La difesa: “Ruolo Marra mera illazione e non giustifica reato”
“Il quesito Anac sembra fatto apposta per confondere il destinatario (che era la responsabile Anticorruzione del Campidoglio Maria Rosa Turchi ndr). Quel quesito – prosegue – avrebbe dovuto esser restituito con il timbro ‘Non capisco’. Peraltro la sindaca non era contemplata nelle richieste di chiarimento e Turchi avrebbe anche potuto evitare di consultarla”. Per quanto riguarda la questione codice etico che secondo la procura rappresenta il movente della presunta bugia di Raggi, “è stato ricordato come tutti i sindaci indagati fino a quel momento fossero stati ‘graziati’, e si trattava in alcuni casi di abusi con pesanti implicazioni patrimoniali “. L’ipotesi che Raffaele Marra abbia avuto un ruolo nella scelta del fratello e che Raggi ne fosse a conoscenza, conclude, “è mera illazione e non giustifica il riconoscimento di una responsabilità penale”.
“Il codice etico venne strumentalizzato da avversari politici e proprio per questo fu modificato” aggiunge l’altro difensore dell’imputata, Alessandro Mancori. “Quando venne chiamata per essere interrogata sui fatti della Asl di Civitavecchia, ed era sindaca da venti giorni, Raggi non pensò minimamente a dimettersi. Comunicò quanto accaduto, venimmo in Procura, parlammo con i magistrati e successivamente venne fatta richiesta di archiviare il fascicolo a suo carico. E non successe nulla di più”. Sul codice è intervenuto anche il capo politico del M5s: “Si è sempre applicato nel M5s. Ho sentito anche di quello che si dice in questo momento, che si sta provando a modificare il codice, ma non c’è nessuna volontà di fare alcuna cosa del genere.
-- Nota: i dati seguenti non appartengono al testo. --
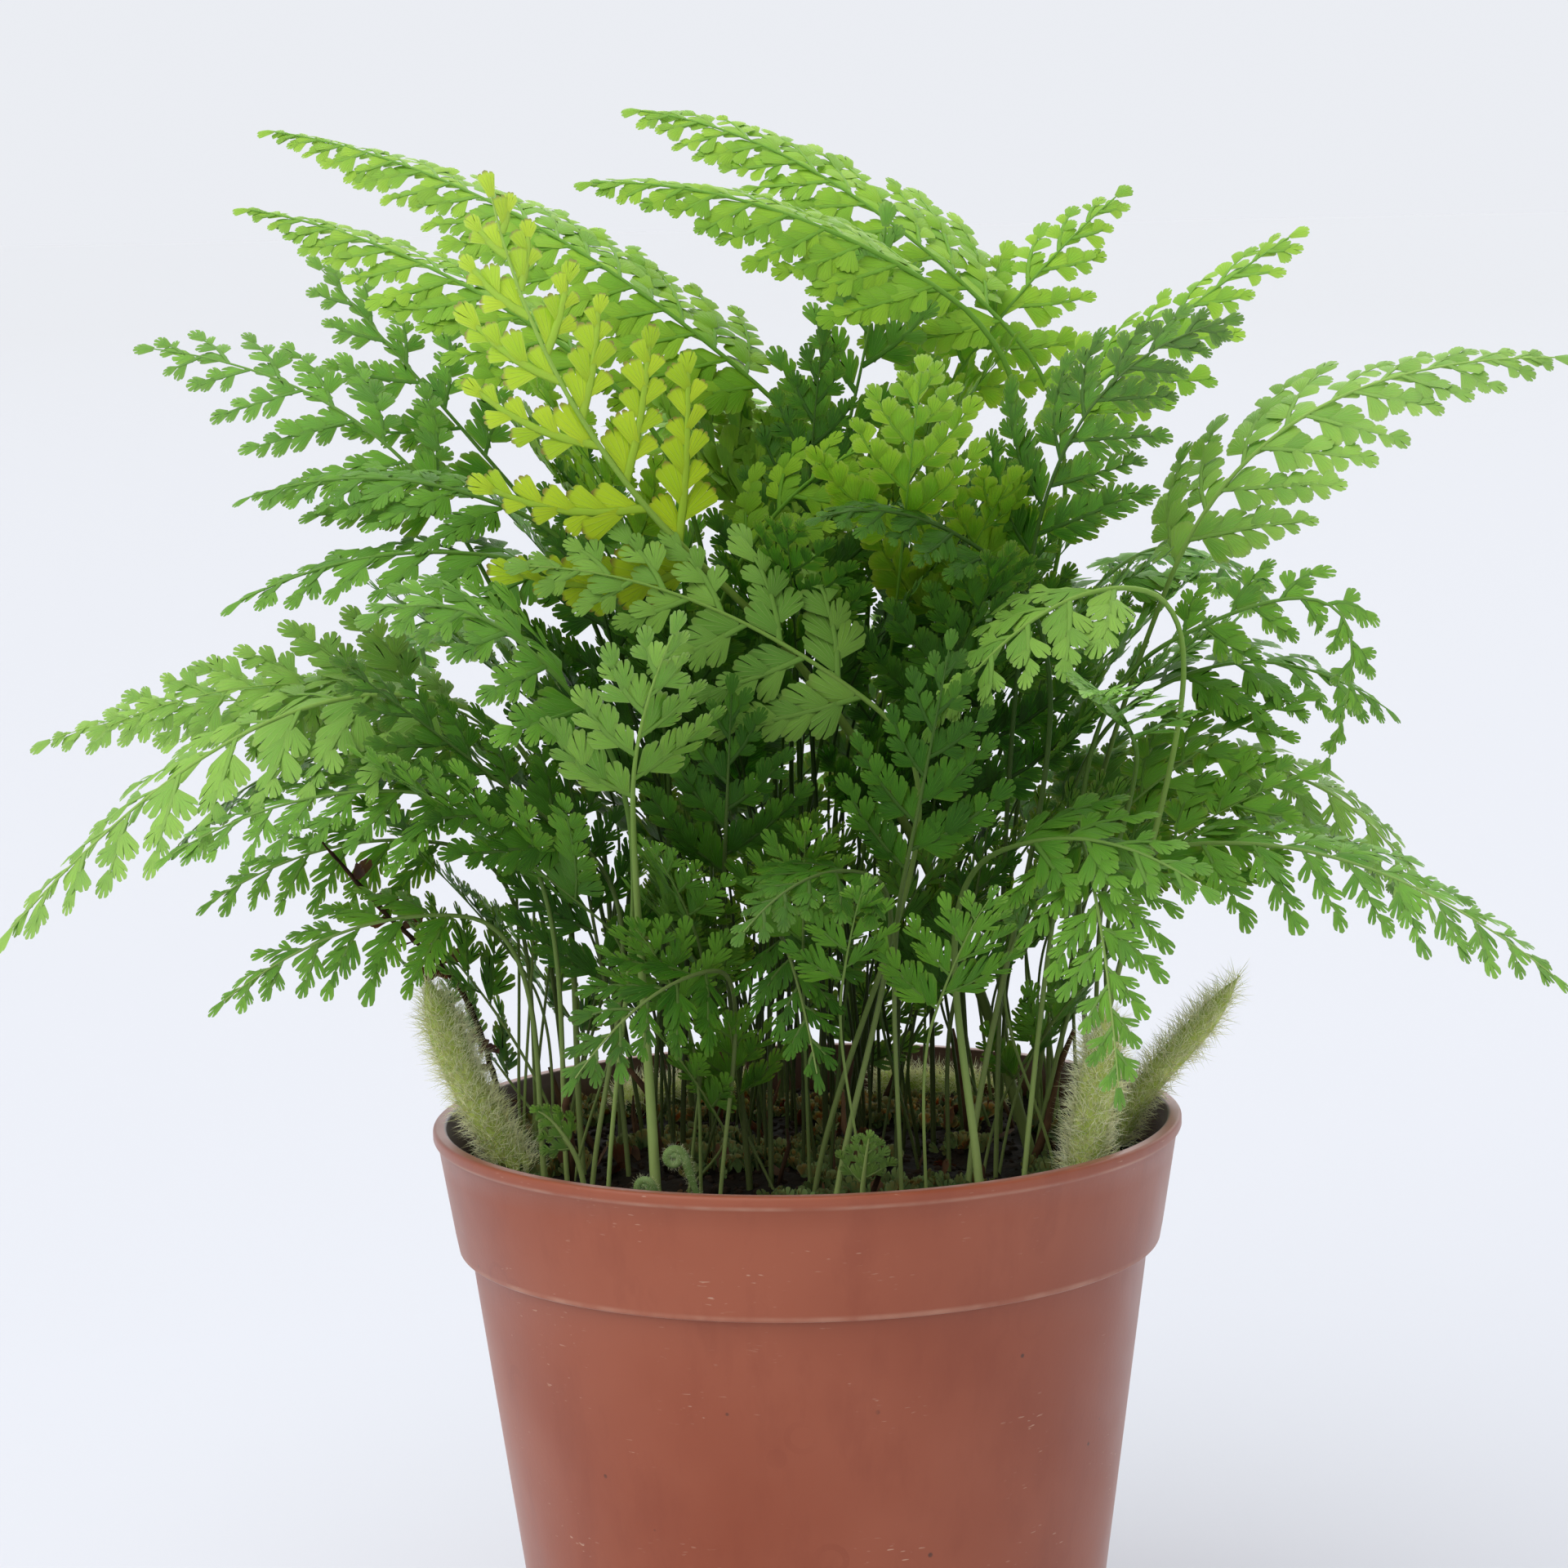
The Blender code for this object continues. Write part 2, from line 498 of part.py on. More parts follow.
def make_fiddlehead(name, root, coil_foot, coil_radius_mm):
    """A stalk that ends in a flat coil, rolled towards its middle."""
    foot = Vector((root[0] * MM, root[1] * MM, 0.0))
    foot.z = soil_height(foot.x, foot.y) - ROOT_DEPTH
    start = Vector(coil_foot) * MM
    radius = coil_radius_mm * MM
    path = smooth_path([foot, foot + 0.4 * (start - foot) + 0.4 * MM * UP, start], 5)[:-1]
    centre = start + Vector((-radius, 0.0, 0.0))
    for k in range(COIL_STEPS):
        share = k / (COIL_STEPS - 1)
        angle = 2 * math.pi * COIL_TURNS * share
        reach = radius * (1 - COIL_SHRINK * share)
        path.append(centre + Vector((reach * math.cos(angle), 0.0, reach * math.sin(angle))))
    last = len(path) - 1
    radii = [FIDDLEHEAD_THICKNESS * (1 - COIL_THINNING * k / last) for k in range(len(path))]
    verts, faces = tube_mesh(path, radii, COIL_SIDES)
    obj = make_object(name, verts, faces, PALE, smooth=True)
    return obj, (foot, (path[1] - path[0]).normalized(), FIDDLEHEAD_THICKNESS)


def make_twig():
    line = [Vector(p) * MM for p in TWIG_POINTS]
    path = smooth_path(line, TWIG_STEPS)
    radii = [TWIG_RADIUS * (1 - TWIG_THINNING * k / (TWIG_STEPS - 1)) for k in range(TWIG_STEPS)]
    verts, faces = tube_mesh(path, radii, TWIG_SIDES)
    obj = make_object("dead_twig", verts, faces, DEAD, smooth=True)
    direction = (path[1] - path[0]).normalized()
    return obj, (path[0], direction, TWIG_RADIUS)


class FrondLine:
    """The middle line of a frond: a stalk from the soil and then the blade's rib, with the way that its
    surface faces. Places on the frond are given by the length along the line and the distance beside it."""

    def __init__(self, plan, nudge):
        lift, turn, roll, size = nudge
        root = Vector((plan["root"][0] * MM, plan["root"][1] * MM, 0.0))
        root.z = soil_height(root.x, root.y) - ROOT_DEPTH
        spin = Matrix.Rotation(math.radians(turn), 4, "Z")
        shift = Vector((0.0, 0.0, lift * MM))
        foot = root + spin @ (Vector(plan["foot"]) * MM - root) + shift
        tip = foot + size * (spin @ (Vector(plan["tip"]) - Vector(plan["foot"]))) * MM
        bow = size * (spin @ Vector(plan["bow"])) * MM
        middle = 0.5 * (foot + tip) + bow
        start = (0.5 * UP + 0.5 * (foot - root).normalized()).normalized()
        reach = (foot - root).length
        entry = (middle - foot).normalized()
        low = root + STALK_START_PULL * reach * start
        high = foot - STALK_END_PULL * reach * entry
        self.points = []
        for k in range(STALK_POINTS):
            t = k / STALK_POINTS
            u = 1 - t
            self.points.append(root * u ** 3 + low * 3 * t * u * u + high * 3 * t * t * u + foot * t ** 3)
        for k in range(BLADE_POINTS):
            t = k / (BLADE_POINTS - 1)
            self.points.append(foot * (1 - t) ** 2 + middle * 2 * t * (1 - t) + tip * t * t)
        self.lengths = [0.0]
        for a, b in zip(self.points, self.points[1:]):
            self.lengths.append(self.lengths[-1] + (b - a).length)
        self.stalk = self.lengths[STALK_POINTS]
        self.total = self.lengths[-1]
        self.blade = self.total - self.stalk
        chord = (tip - foot).normalized()
        face = Matrix.Rotation(math.radians(roll), 4, chord) @ Vector(plan["face"])
        side = chord.cross(face - chord * face.dot(chord)).normalized()
        tangents = []
        for k in range(CURVE_POINTS):
            ahead = self.points[min(k + 1, CURVE_POINTS - 1)] - self.points[max(k - 1, 0)]
            tangents.append(ahead.normalized())
        self.sides = [side] * CURVE_POINTS
        for order in (range(BLADE_MIDDLE, CURVE_POINTS), range(BLADE_MIDDLE, -1, -1)):
            level = side
            for k in order:
                level = (level - tangents[k] * level.dot(tangents[k])).normalized()
                self.sides[k] = level
        self.faces = [level.cross(tangent) for level, tangent in zip(self.sides, tangents)]
        self.fold = math.radians(plan.get("fold", USUAL_FOLD))
        self.width = size * plan["width"] * MM
        self.pairs = plan["pairs"]

    def place(self, along, beside, above):
        """A point at a length along the line, beside it, and above the surface there."""
        k = 1
        while k < CURVE_POINTS - 1 and self.lengths[k] < along:
            k += 1
        t = (along - self.lengths[k - 1]) / (self.lengths[k] - self.lengths[k - 1])
        centre = self.points[k - 1].lerp(self.points[k], t)
        t = min(max(t, 0.0), 1.0)
        level = self.sides[k - 1].lerp(self.sides[k], t)
        face = self.faces[k - 1].lerp(self.faces[k], t)
        rise = abs(beside) * math.sin(self.fold)
        return centre + level * (beside * math.cos(self.fold)) + face * (rise + above)


def pinna_rule(line, k, side):
    """Where pinna k of one side starts and ends on the rib, its length and its slant from the rib."""
    step = line.blade / (line.pairs + PINNA_TIP_ROOM)
    start = (k + PINNA_START + (PINNA_STAGGER if side > 0 else 0.0)) * step
    share = start / line.blade
    length = line.width * (1 - share) ** PINNA_TAPER * (RIGHT_EXTRA if side > 0 else 1.0)
    slant = math.radians(SLANT_AT_FOOT - SLANT_LOSS * share)
    low = line.stalk + start
    return low, low + PINNA_FOOT * step, length, slant, step


def pinna_outline(line, k, side):
    """The lobed edge of a pinna, from its lower corner on the rib round its tip to its upper corner."""
    low, high, length, slant, step = pinna_rule(line, k, side)
    lobes = LOBES[line.pairs][k]
    broad = PINNA_BREADTH * step * math.sin(slant) * (1 - BREADTH_LOSS * k / line.pairs)
    edge = []
    for j in range(lobes):
        along = length * (j + LOBE_PLACE) / (lobes + LOBE_TIP_ROOM)
        out = min(broad * (1 - LOBE_SHRINK * j), LOBE_ROOM * along * math.tan(slant))
        edge.append((along, out))
        if j < lobes - 1:
            edge.append((along + NOTCH_PLACE * length / lobes, NOTCH * out))
    rim = [(a, -o) for a, o in edge] + [(length, 0.0)] + [(a, o) for a, o in reversed(edge)]
    middle = 0.5 * (low + high)
    outline = []
    for along, out in rim:
        beside = along * math.sin(slant) - out * math.cos(slant)
        ahead = middle + along * math.cos(slant) + out * math.sin(slant)
        outline.append((ahead, side * beside))
    return low, high, outline


def rib_half(line, along):
    share = max(0.0, (along - line.stalk) / line.blade)
    return 0.5 * (RIB_WIDTH - (RIB_WIDTH - RIB_TIP_WIDTH) * share)


def rib_thick(line, along):
    share = max(0.0, (along - line.stalk) / line.blade)
    return RIB_THICKNESS - (RIB_THICKNESS - BLADE_THICKNESS) * share


def stalk_segments(line):
    return STIPE_SEGMENTS if line.pairs > LEAF_PAIRS else LEAF_STIPE_SEGMENTS


def frond_mesh(line, extra):
    """One closed solid: a square stalk that runs into the blade's rib, and the pinnae cut to the rib, as one
    thin blade with the same triangles above and below. extra thickens it to test what it would touch."""
    verts = []
    faces = []

    def pair(along, beside, thick):
        """Adds the point above and the point below, and gives their numbers."""
        verts.append(line.place(along, beside, 0.5 * (thick + extra)))
        verts.append(line.place(along, beside, -0.5 * (thick + extra)))
        return len(verts) - 2, len(verts) - 1

    def wall(p, q):
        faces.append((q[0], p[0], p[1]))
        faces.append((q[0], p[1], q[1]))

    def strip(left, right):
        """Fills both faces between two chains of points, each listed with its place along the rib."""
        i = 0
        j = 0
        while i < len(left) - 1 or j < len(right) - 1:
            if j == len(right) - 1 or (i < len(left) - 1 and left[i + 1][0] < right[j + 1][0]):
                tri = (left[i][1], right[j][1], left[i + 1][1])
                i += 1
            else:
                tri = (left[i][1], right[j][1], right[j + 1][1])
                j += 1
            if len({p[0] for p in tri}) == 3:
                faces.append(tuple(p[0] for p in tri))
                faces.append(tuple(p[1] for p in reversed(tri)))

    half = 0.5 * STIPE_THICKNESS
    segments = stalk_segments(line)
    left = []
    right = []
    for k in range(segments + 1):
        along = line.stalk * k / segments
        share = k / segments
        out = half + (rib_half(line, line.stalk) - half) * share + 0.5 * extra
        thick = STIPE_THICKNESS + (RIB_THICKNESS - STIPE_THICKNESS) * share
        left.append((along, pair(along, -out, thick)))
        right.append((along, pair(along, out, thick)))
    faces.append((left[0][1][0], left[0][1][1], right[0][1][1]))
    faces.append((left[0][1][0], right[0][1][1], right[0][1][0]))
    for k in range(segments):
        wall(right[k][1], right[k + 1][1])
        wall(left[k + 1][1], left[k][1])
    for side, chain in ((1, right), (-1, left)):
        for k in range(line.pairs):
            low, high, outline = pinna_outline(line, k, side)
            corner_a = pair(low, side * rib_half(line, low), rib_thick(line, low))
            corner_b = pair(high, side * rib_half(line, high), rib_thick(line, high))
            rim = [pair(along, beside, BLADE_THICKNESS) for along, beside in outline]
            loop = [corner_a] + rim + [corner_b]
            flat = [(low, side * rib_half(line, low))] + outline + [(high, side * rib_half(line, high))]
            for a, b, c in tessellate_polygon([[Vector((beside, along, 0.0)) for along, beside in flat]]):
                (ya, xa), (yb, xb), (yc, xc) = flat[a], flat[b], flat[c]
                if (xb - xa) * (yc - ya) - (xc - xa) * (yb - ya) < 0:
                    b, c = c, b
                faces.append((loop[a][0], loop[b][0], loop[c][0]))
                faces.append((loop[c][1], loop[b][1], loop[a][1]))
            before = chain[-1][1]
            if side > 0:
                wall(before, corner_a)
            else:
                wall(corner_a, before)
            for p, q in zip(loop, loop[1:]):
                if side > 0:
                    wall(p, q)
                else:
                    wall(q, p)
            chain.append((low, corner_a))
            chain.append((high, corner_b))
    tip = pair(line.total, 0.0, BLADE_THICKNESS)
    wall(right[-1][1], tip)
    wall(tip, left[-1][1])
    strip(left + [(line.total, tip)], right + [(line.total, tip)])
    return verts, faces


def nudge_steps():
    """Small changes to a frond's stand, the smallest first."""
    steps = []
    for lift, turn, roll, size in product(LIFTS, TURNS, ROLLS, SIZES):
        effort = abs(lift) / LIFTS[1] + abs(turn) / TURNS[1] + abs(roll) / ROLLS[1]
        effort += (1 - size) * SIZE_EFFORT
        steps.append((effort, (lift, turn, roll, size)))
    steps.sort(key=lambda step: step[0])
    return [nudge for effort, nudge in steps]


def plant_fronds(obstacles):
    """Plants the fronds one by one. Each takes the smallest nudge that keeps it clear of all that stands."""
    stems = []
    for name, plan in FRONDS.items():
        for nudge in nudge_steps():
            line = FrondLine(plan, nudge)
            tree = BVHTree.FromPolygons(*frond_mesh(line, CLEARANCE))
            if not any(tree.overlap(other) for other in obstacles):
                break
        else:
            raise RuntimeError("no clear place for " + name)
        verts, faces = frond_mesh(line, 0.0)
        make_object(name, verts, faces, plan["colour"])
        obstacles.append(BVHTree.FromPolygons(verts, faces))
        direction = (line.place(line.stalk / stalk_segments(line), 0.0, 0.0) - line.points[0]).normalized()
        stems.append((line.points[0], direction, STIPE_THICKNESS / math.sqrt(2)))
    return stems


def tree_of(obj):
    corners = [v.co.copy() for v in obj.data.vertices]
    return BVHTree.FromPolygons(corners, [tuple(p.vertices) for p in obj.data.polygons])


def main():
    clear_scene()
    standing = [make_pot()]
    grooves = []
    for name, (points, radius) in RHIZOMES.items():
        rhizome, groove = make_rhizome(name, points, radius)
        standing.append(rhizome)
        grooves.append(groove)
    stems = []
    for name, (root, coil_foot, radius) in FIDDLEHEADS.items():
        fiddlehead, stem = make_fiddlehead(name, root, coil_foot, radius)
        standing.append(fiddlehead)
        stems.append(stem)
    twig, stem = make_twig()
    standing.append(twig)
    stems.append(stem)
    stems += plant_fronds([tree_of(obj) for obj in standing])
    make_soil(stems, grooves)


main()
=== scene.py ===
import json
import math
import random
from itertools import product

import bmesh
import bpy
from mathutils import Matrix, Vector, kdtree, noise

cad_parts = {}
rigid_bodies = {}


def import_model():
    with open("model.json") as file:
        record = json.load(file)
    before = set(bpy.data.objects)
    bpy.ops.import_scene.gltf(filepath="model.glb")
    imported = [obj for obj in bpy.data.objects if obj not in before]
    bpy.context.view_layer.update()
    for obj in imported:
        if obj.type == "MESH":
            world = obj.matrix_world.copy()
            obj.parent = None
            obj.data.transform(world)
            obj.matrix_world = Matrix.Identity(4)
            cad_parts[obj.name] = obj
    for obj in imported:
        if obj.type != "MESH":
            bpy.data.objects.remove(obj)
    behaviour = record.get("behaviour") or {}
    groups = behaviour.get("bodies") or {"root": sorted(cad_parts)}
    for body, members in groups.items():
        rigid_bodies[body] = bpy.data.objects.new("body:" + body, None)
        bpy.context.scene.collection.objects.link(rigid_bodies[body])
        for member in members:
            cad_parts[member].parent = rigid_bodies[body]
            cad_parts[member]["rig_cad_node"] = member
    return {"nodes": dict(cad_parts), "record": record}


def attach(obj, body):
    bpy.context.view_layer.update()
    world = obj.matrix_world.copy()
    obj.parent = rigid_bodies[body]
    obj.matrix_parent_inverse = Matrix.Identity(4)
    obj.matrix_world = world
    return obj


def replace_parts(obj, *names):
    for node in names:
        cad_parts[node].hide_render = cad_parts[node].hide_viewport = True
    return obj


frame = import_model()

mm = 0.001
hairsBreadth = 0.01 * mm
up = Vector((0, 0, 1))
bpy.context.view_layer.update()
slotOf = {part["node"]: part["material_slot"] for part in frame["record"]["subparts"]}


# camera and light

camera = dict(
    target=Vector((-0.0025, 0, 0.1585)),
    distance=0.700,
    elevation=math.radians(7.55),
    roll=math.radians(-1.29),
    sensor=36.0,
    focalPixels=5385,        # on an image 1920 pixels wide
    imageWidth=1920,
    clip=(0.01, 50))


def aimCamera():
    tilt, roll = camera["elevation"], camera["roll"]
    away = Vector((0, -math.cos(tilt), math.sin(tilt)))
    right = Vector((1, 0, 0))
    top = right.cross(-away)
    turnedRight = right * math.cos(roll) + top * math.sin(roll)
    turnedTop = top * math.cos(roll) - right * math.sin(roll)
    data = bpy.data.cameras.new("camera")
    data.sensor_width = camera["sensor"]
    data.lens = camera["focalPixels"] / camera["imageWidth"] * camera["sensor"]
    data.clip_start, data.clip_end = camera["clip"]
    eye = bpy.data.objects.new("camera", data)
    matrix = Matrix((turnedRight, turnedTop, away)).transposed().to_4x4()
    matrix.translation = camera["target"] + camera["distance"] * away
    eye.matrix_world = matrix
    bpy.context.scene.collection.objects.link(eye)
    bpy.context.scene.camera = eye


softLights = {
    # where the light comes from, strength, how wide it looks in degrees, colour
    "keyLight": ((-0.50, -0.50, 0.95), 2.1, 75, (1.0, 0.99, 0.96)),
    "backLight": ((0.25, 0.80, 0.90), 1.8, 70, (1.0, 0.995, 0.97))}
room = dict(walls=(0.83, 0.85, 0.895), ceiling=(0.24, 0.25, 0.26), wallTop=0.18, ceilingFoot=0.55)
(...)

È una questione di coerenza” dice nel corso della trasmissione Accordi e disaccordi Luigi Di Maio. Ieri il vicepremier aveva ricordato che in caso di condanna il codice “parla chiaro”.
La tesi dell’accusa: “Movente politico”
L’illecito, secondo l’accusa, sarebbe stato perpetrato nel rispondere a una richiesta di chiarimenti della dirigente anticorruzione del Campidoglio, sul ruolo “in concreto” avuto da Raffaele Marra – all’epoca dei fatti direttore del Dipartimento Risorse Umane – nella realizzazione della nuova macrostruttura capitolina, un ruolo “solo compilativo” nell’esecuzione “pedissequa dei miei ordini”, secondo quanto riportato dalla prima cittadina nell’atto in questione. Ielo ha parlato del “movente” politico che avrebbe spinto Raggi a mentire, ovvero la necessità di coprire non tanto il possibile abuso d’ufficio in concorso con Marra (accusa poi archiviata) quanto una possibile apertura di un fascicolo a suo carico che l’avrebbe condotta, secondo la lettura del codice etico del M5S vigente all’epoca, ad un possibile deferimento ai probiviri del partito con annesso rischio di essere espulsa (o addirittura di doversi dimettere da sindaca a poche settimane dalle elezioni). Raggi ha replicato a Ielo fornendo dichiarazioni spontanee al termine dell’udienza, ricordando che “quell’articolo del codice etico, nella prassi, non è mai stato applicato fattivamente, tant’è vero che poi è stato modificato”. A sostegno di questa tesi, la sindaca ha ricordato la vicenda di Filippo Nogarin, sindaco di Livorno indagato (e poi archiviato) nell’ambito delle indagini sulla procedura di concordato preventivo di Aamps, e di Federico Pizzarotti, sindaco di Parma, per alcuni appalti al Teatro Regio. “Nogarin – ha spiegato Raggi – ha detto subito di aver ricevuto notizia di reato e non è stato espulso, mentre per Pizzarotti è stato diverso perché ha nascosto le indagini, non certo perché era indagato”.
In aula tre consiglieri, la sindaca e il marito
In aula ad ascoltare l’arringa ci sono tre consiglieri comunali del M5s, la stessa Raggi e anche il marito. “La verità trionfa da sola, la menzogna ha sempre bisogno di complici. CORAGGIO” ha scritto su Facebook. Nelle ore scorse Severini aveva postato sul suo profilo una foto nella quale si vedevano alcuni giornalisti in attesa sotto la casa della coppia, a Borgata Ottavia, e aveva commentato: “Avvoltoi con sembianze umane”. Poco dopo il post è stato rimosso. L’inchiesta è durata durata circa otto mesi e il processo si concluderà oggi dopo circa sei mesi. Tempi rapidi, con rito immediato chiesto dalla stessa Virginia Raggi, per il dibattimento sulla vicenda nomine che potrebbe decretare la fine della giunta pentastellata capitolina. La sentenza è prevista per le 15.